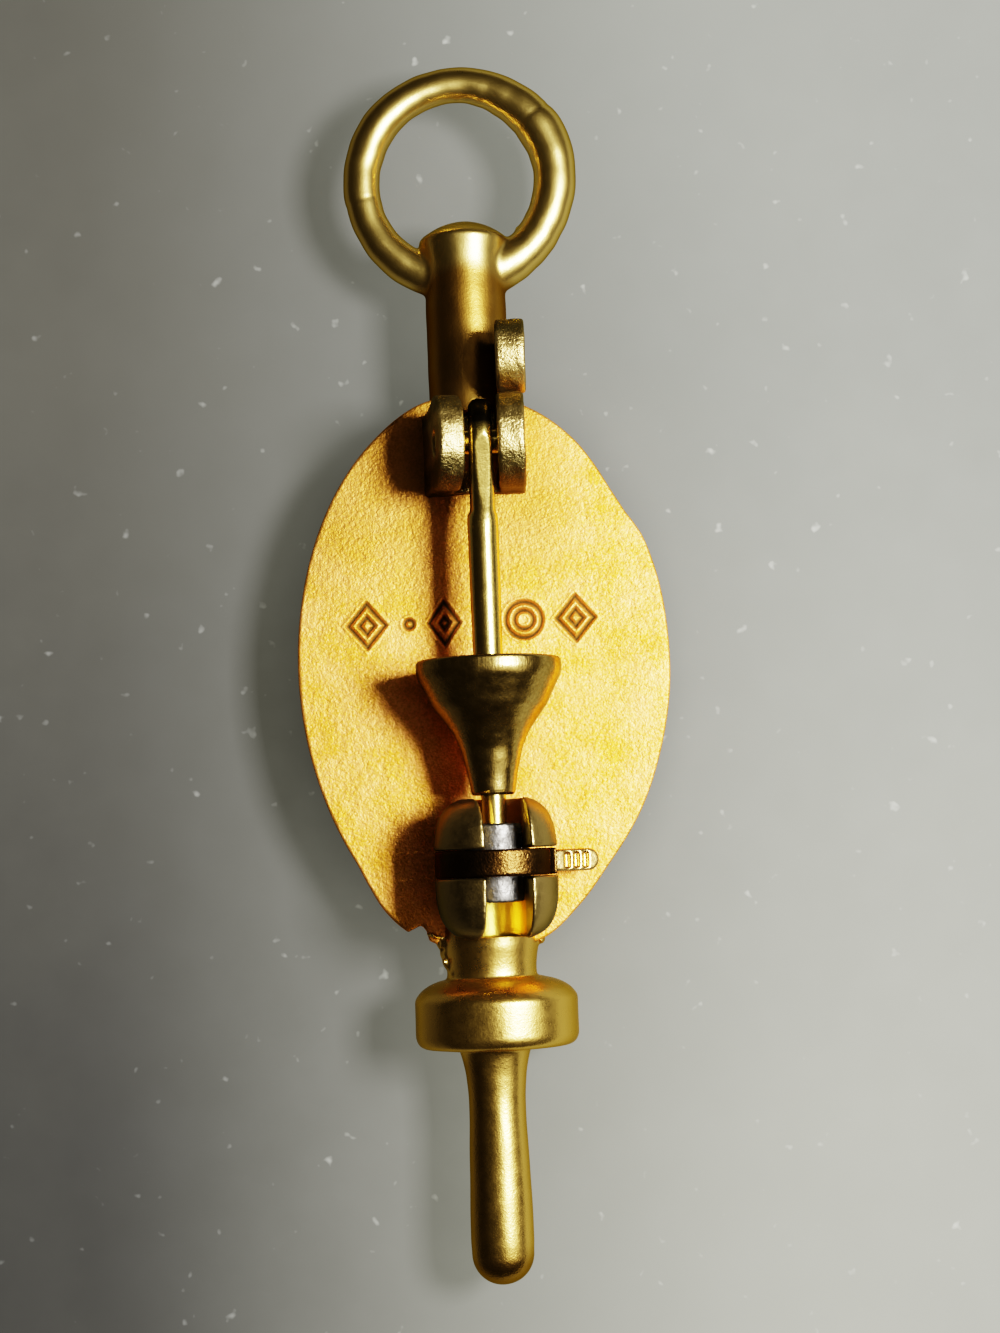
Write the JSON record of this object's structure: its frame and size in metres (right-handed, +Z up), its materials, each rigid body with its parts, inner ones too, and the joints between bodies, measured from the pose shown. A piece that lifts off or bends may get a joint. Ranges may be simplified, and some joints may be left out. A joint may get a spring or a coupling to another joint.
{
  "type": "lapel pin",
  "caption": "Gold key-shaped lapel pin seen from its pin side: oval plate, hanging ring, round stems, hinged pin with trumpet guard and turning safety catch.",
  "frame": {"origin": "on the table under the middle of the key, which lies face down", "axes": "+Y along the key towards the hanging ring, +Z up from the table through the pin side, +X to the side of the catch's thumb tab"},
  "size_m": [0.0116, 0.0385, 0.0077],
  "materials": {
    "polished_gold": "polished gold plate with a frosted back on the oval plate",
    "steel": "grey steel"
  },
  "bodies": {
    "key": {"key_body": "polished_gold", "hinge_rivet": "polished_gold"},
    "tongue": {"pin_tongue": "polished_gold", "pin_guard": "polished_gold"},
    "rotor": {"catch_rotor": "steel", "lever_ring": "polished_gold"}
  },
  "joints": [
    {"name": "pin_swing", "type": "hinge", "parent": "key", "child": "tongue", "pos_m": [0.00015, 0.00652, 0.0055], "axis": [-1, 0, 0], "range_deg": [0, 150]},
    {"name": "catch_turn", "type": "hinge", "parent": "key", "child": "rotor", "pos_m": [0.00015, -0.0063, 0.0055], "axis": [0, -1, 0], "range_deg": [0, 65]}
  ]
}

◆ ◆ ◆

*The request*:
Search the listing for the string "with". Copy each line where it turns up.

*Correct response*:
Write the JSON record of this object's structure: its frame and size in metres (right-handed, +Z up), its materials, each rigid body with its parts, inner ones too, and the joints between bodies, measured from the pose shown. A piece that lifts off or bends may get a joint. Ranges may be simplified, and some joints may be left out. A joint may get a spring or a coupling to another joint.
  "caption": "Gold key-shaped lapel pin seen from its pin side: oval plate, hanging ring, round stems, hinged pin with trumpet guard and turning safety catch.",
    "polished_gold": "polished gold plate with a frosted back on the oval plate",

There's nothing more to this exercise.